By: Rebecca Juntunen
Viewing the world through rose-colored glasses is one thing, but viewing it through a kaleidoscope creates a whole new outlook of the people in it. Be prepared to confront this outlook if you plan to attend this weekend’s showing of “The Great Gatsby”.
The production, staged by the Pensacola State College Theater program, is Simon Levy’s adaptation of F. Scott Fitzgerald’s book “The Great Gatsby”. It is being held in PSC’s Ashmore Auditorium, and is directed by PSC professor and director of the Theatre Program, Dr. Rodney Whatley.
The story follows the young Nick Carraway, returning disillusioned from the war, to visit his rich cousin, Daisy Buchanan and her husband Tom. However, his peaceful visit and overall peaceful existence, is ruined the moment the name “Gatsby” is uttered in their first conversation. The name and its owner toss him, the Buchanans, and a handful of other characters whirling into a colorful web of romance, infidelity, confusion, rumor, and deception.
PSC’s staging of The Great Gatsby infused the story with a vivid new perspective: colorful characters against the colorful backdrop of how they view Fitzgerald’s world.
The color contrast was mainly provided by a single character: Carroway. He was excellently depicted by Garret Metzler as a struggling, confused young man, trying to find his way in the world and straighten out the horrible mess he is in. His pensive wonderings were the opening words of the production, as well as the closing. Often, after other characters abandoned the stage, the lights would dim and he would be left alone to address his questions and confusions to the audience and to subtly interpret the events of the play for them.
As he turned to exit the stage, complete darkness would descend, and a huge pair of eyes above the stage would be illuminated; an ever present, over-arching perspective that represents the eyes of God.

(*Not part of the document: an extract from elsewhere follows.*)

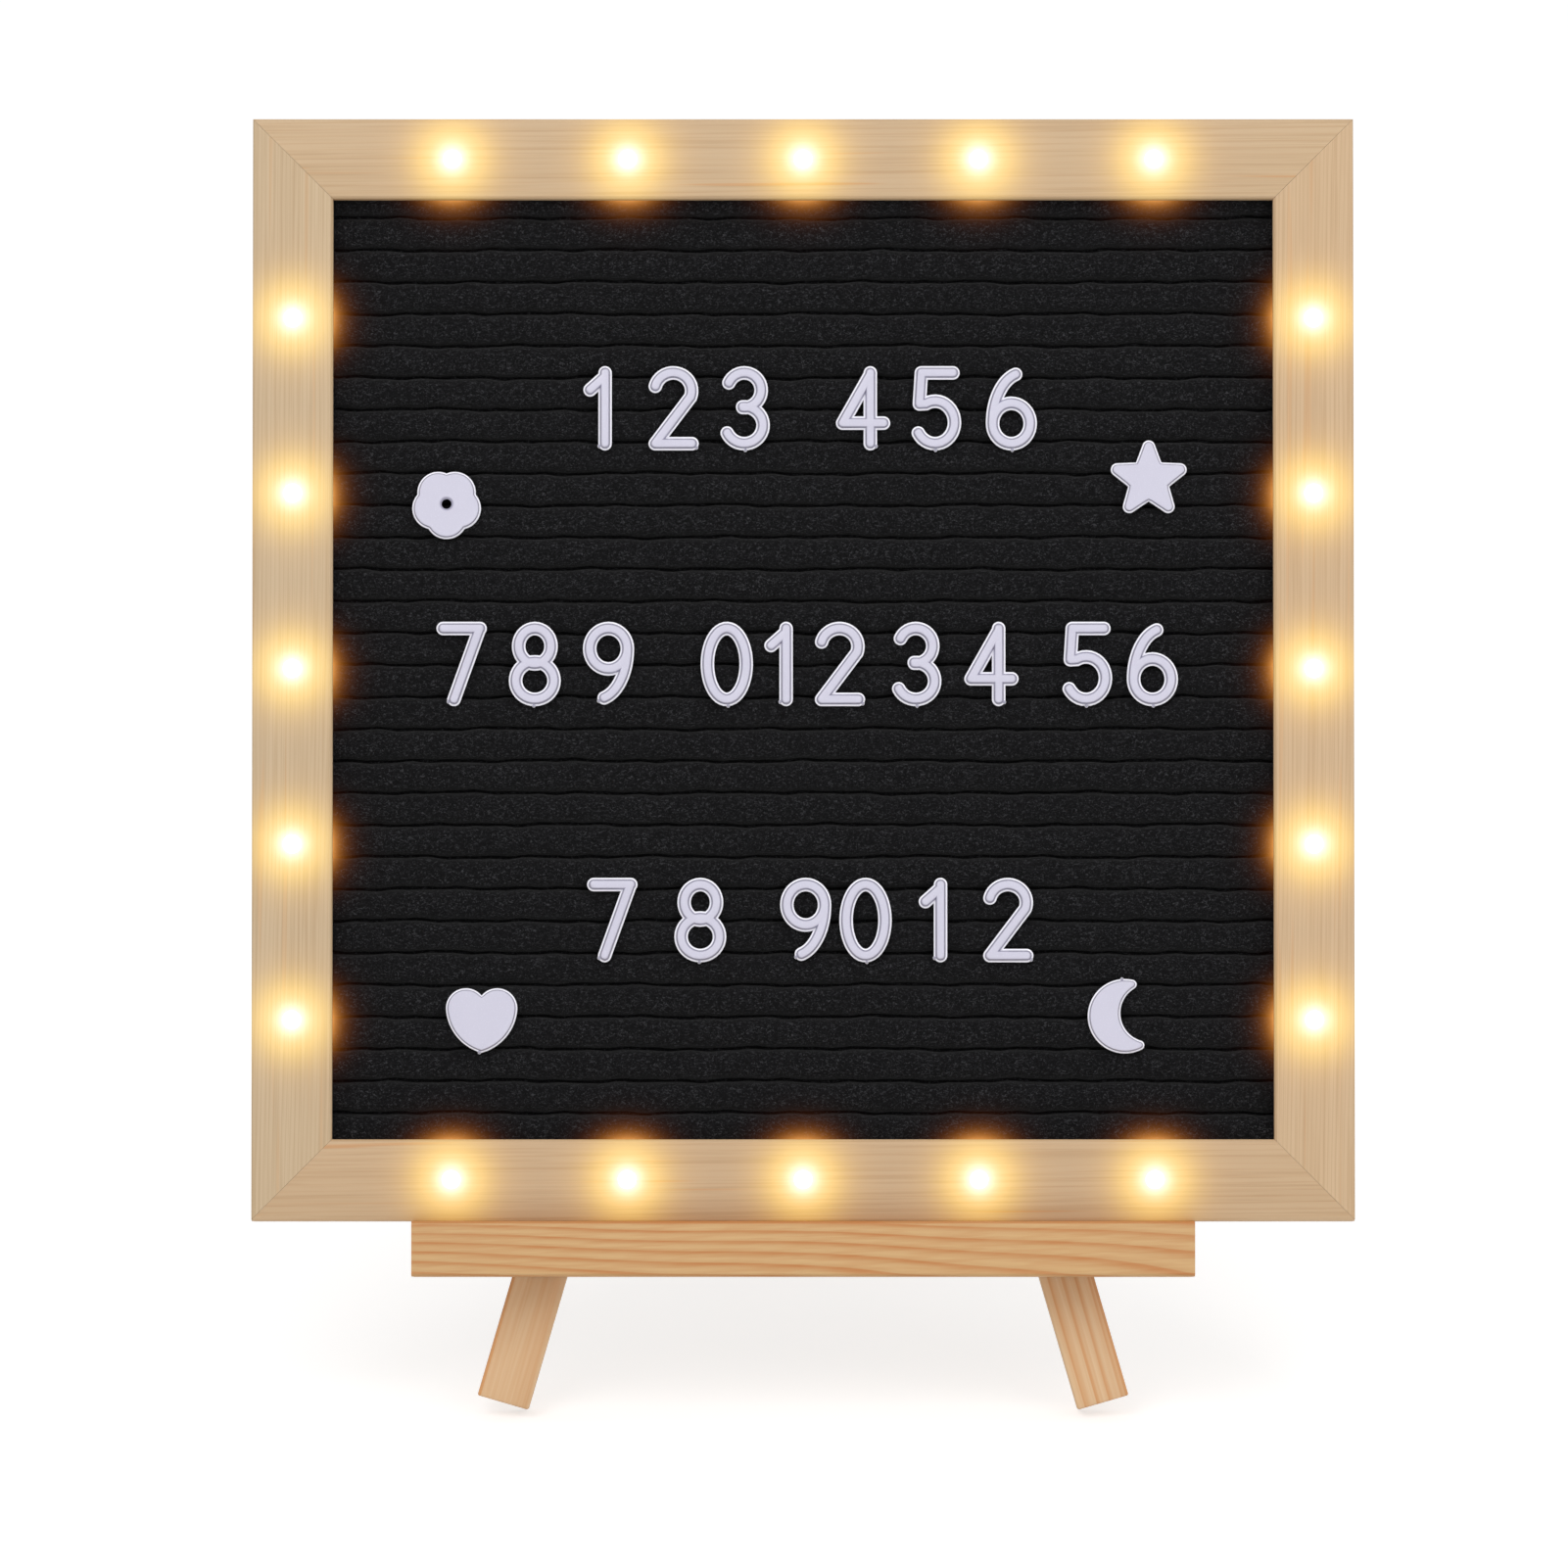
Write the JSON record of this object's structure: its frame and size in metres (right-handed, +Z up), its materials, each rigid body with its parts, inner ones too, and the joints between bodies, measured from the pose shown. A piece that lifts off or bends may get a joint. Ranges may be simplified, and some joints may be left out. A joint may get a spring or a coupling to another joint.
{
  "type": "felt letter board",
  "caption": "Square felt letter board in a lit wooden frame, with press-in plastic characters, standing on a small folding wooden easel.",
  "frame": {"origin": "on the floor, in the middle of the bounding box", "axes": "+Z up, -Y towards the viewer of the board, +X to the viewer's right; the board leans back 16 degrees towards +Y"},
  "size_m": [0.254, 0.1792, 0.2938],
  "materials": {
    "frame_wood": "fine sanded, satin",
    "easel_wood": "sanded pine with bold growth rings",
    "felt": "black felt with short fibres",
    "fibreboard": "smooth brown fibreboard",
    "lamp": "clear domed lamp, warm white",
    "letter_plastic": "white moulded plastic, satin",
    "black_plastic": "fine textured black",
    "cell_wrap": "printed film, plain",
    "contact_metal": "nickel plated",
    "screw_steel": "zinc plated",
    "hinge_brass": "brass plated, satin"
  },
  "bodies": {
    "board_and_easel": {"backing_board": "fibreboard", "battery_case": "black_plastic", "block_hinge_screw_1": "hinge_brass", "block_hinge_screw_2": "hinge_brass", "bottom_rail": "frame_wood", "contact_bridge": "contact_metal", "contact_spring": "contact_metal", "felt_sheet": "felt", "fixed_leaf": "hinge_brass", "flower": "letter_plastic", "head_block": "easel_wood", "heart": "letter_plastic", "hinge_pin": "hinge_brass", "led_string": "lamp", "ledge": "easel_wood", "left_block_screw": "screw_steel", "left_front_leg": "easel_wood", "left_ledge_screw": "screw_steel", "left_rail": "frame_wood", "lower_cell": "cell_wrap", "lower_contact": "contact_metal", "moon": "letter_plastic", "numeral_01_1": "letter_plastic", "numeral_02_2": "letter_plastic", "numeral_03_3": "letter_plastic", "numeral_04_4": "letter_plastic", "numeral_05_5": "letter_plastic", "numeral_06_6": "letter_plastic", "numeral_07_7": "letter_plastic", "numeral_08_8": "letter_plastic", "numeral_09_9": "letter_plastic", "numeral_10_0": "letter_plastic", "numeral_11_1": "letter_plastic", "numeral_12_2": "letter_plastic", "numeral_13_3": "letter_plastic", "numeral_14_4": "letter_plastic", "numeral_15_5": "letter_plastic", "numeral_16_6": "letter_plastic", "numeral_17_7": "letter_plastic", "numeral_18_8": "letter_plastic", "numeral_19_9": "letter_plastic", "numeral_20_0": "letter_plastic", "numeral_21_1": "letter_plastic", "numeral_22_2": "letter_plastic", "right_block_screw": "screw_steel", "right_front_leg": "easel_wood", "right_ledge_screw": "screw_steel", "right_rail": "frame_wood", "star": "letter_plastic", "switch_body": "black_plastic", "top_rail": "frame_wood", "upper_cell": "cell_wrap", "upper_contact": "contact_metal"},
    "folding_leg": {"rear_leg": "easel_wood", "moving_leaf": "hinge_brass", "leg_hinge_screw_1": "hinge_brass", "leg_hinge_screw_2": "hinge_brass"},
    "box_lid": {"battery_lid": "black_plastic"},
    "slide_button": {"switch_knob": "black_plastic"}
  },
  "joints": [
    {"name": "rear_leg_fold", "type": "hinge", "parent": "board_and_easel", "child": "folding_leg", "pos_m": [0, 0.0082, 0.2149], "axis": [-1, 0, 0], "range_deg": [0, 34]},
    {"name": "battery_lid_slide", "type": "slide", "parent": "board_and_easel", "child": "box_lid", "axis": [1, 0, 0], "range_m": [0, 0.012]},
    {"name": "switch_slide", "type": "slide", "parent": "board_and_easel", "child": "slide_button", "axis": [0, 0.2756, 0.9613], "range_m": [0, 0.003]}
  ]
}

Color was celebrated with flare in the set, costumes, and characters themselves. Every few scenes, the stage came alive with a party scene, full of 1920 flapper dresses, jazz music and a period dance, choreographed by PSC dance instructor LaVonne French.
The rainbow-checkered backgrounds, gold trimmed columns, palm trees, and elegant stone veranda captured the essence of the world in which the production is set: a 1920’s world of privilege, wealth and scandal. The characters of that world were no less vivid: the controlling and faithless Tom, the seductive and indifferent Jordan, and the passionate and naively hopeful, Jay Gatsby.
With the progression of the story, friendly encounters grew into hateful quarrels, as Brittany Mulcahy’s portrayal of the supposedly happy-go-lucky, Daisy, showed her to truly be an indecisive, broken woman who wants to love, but does not know how.
Initially, a viewer would judge these characters for their many flaws. But the excellence of the individual acting and the foreshadowing elements of the plot hush such prejudices and lure the viewer to see each character with a fresh perspective.
At the play’s opening, Nick tried to view the world of his friends with lenses of black and white: right and wrong, moral and immoral, true and false. But as his viewpoint changes and the audience finds that each character is colorful, has painful pasts, justifiable motives, and deep sorrow.
The Great Gatsby gives the audience a colorful kaleidoscope of emotions through which to view the characters. After all, there is no black and white in the world of Jay Gatsby.
The show closed with an unspeakable ending that will have those who do not know the story, gaping for an explanation.
“The Great Gatsby” is showing Thursday, February 27th to Sunday, March 2nd, 2014. Tickets are available at the Ashmore auditorium box office.